The only one, premier « air » de la soliste, surprend à plus d’un titre. La voix est singulière, capable d’aigus filés d’une rare fraîcheur, aux intonations parfois infantiles, comme d’une raucité âpre, délibérée. La prouesse peut susciter l’admiration, mais elle laisse mal à l’aise l’auditeur familier du « grand » répertoire. On souffre, comme si la fatigue vocale extrême était la cause de cette émission singulière. Certes, les effets empruntés à toutes les musiques actuelles élargissent l’expression, outrancière, mais concourent-ils à l’émotion ?
Les textes illustrés traduisent le malaise de l’auteure en des termes prosaïques (la plaquette est exclusivement en anglais, mais la compréhension des poèmes est aisée). Contentons-nous de citer le début de « The only one » : « Am I the only one that ears the cat scratching at my mattress when I‘m not in bed when I am not at home …» Comme l’écrit Delphine Lecompte, « It was hard to stay a child ».
L’œuvre traduit bien les approches spécifiques à nos amis américains, par le métissage des genres, la recherche de couleurs vocales comme instrumentales, au détriment d’une langue musicale construite et sensible.

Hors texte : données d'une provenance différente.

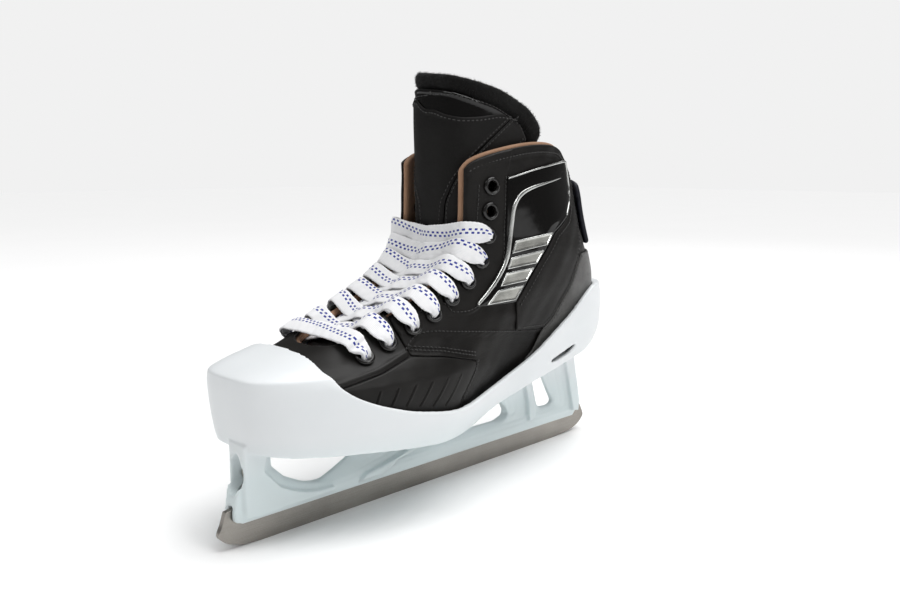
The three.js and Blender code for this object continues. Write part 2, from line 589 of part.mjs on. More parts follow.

Elle s’écoute comme une musique de film ou d’ameublement. Une débauche de moyens instrumentaux et vocaux est déployée pour une illustration musicale quasi littérale d’un étrange texte : collage de séquences expressionnistes minimalistes où se mêlent le chant a cappella, façon comptine dérisoire (« used condoms are spat in my face » ! ), la citation du Dies irae par les cuivres, des rythmiques empruntées au musical, des riffs aux harmonies recherchées. La magie des timbres, la relative étrangeté du propos témoignent d’un solide métier. La dynamique, la mise en place, les équilibres sont aboutis. La virtuosité de l’orchestre et de sa direction, une prise de son exemplaire servent parfaitement le projet. Mais l’œuvre, résolument moderniste, déconcerte. « Shame is a wasted emotion » [la honte est une émotion gaspillée] chante Nora Fischer au début de sa dernière intervention, vaste programme…
Esa-Pekka Salonen ne s’est-il pas fourvoyé avec cette réalisation magistrale d’un orchestre brillant, au service d’une œuvre étrange, qui laisse perplexe ? Une curiosité, un accident ou une dérive ?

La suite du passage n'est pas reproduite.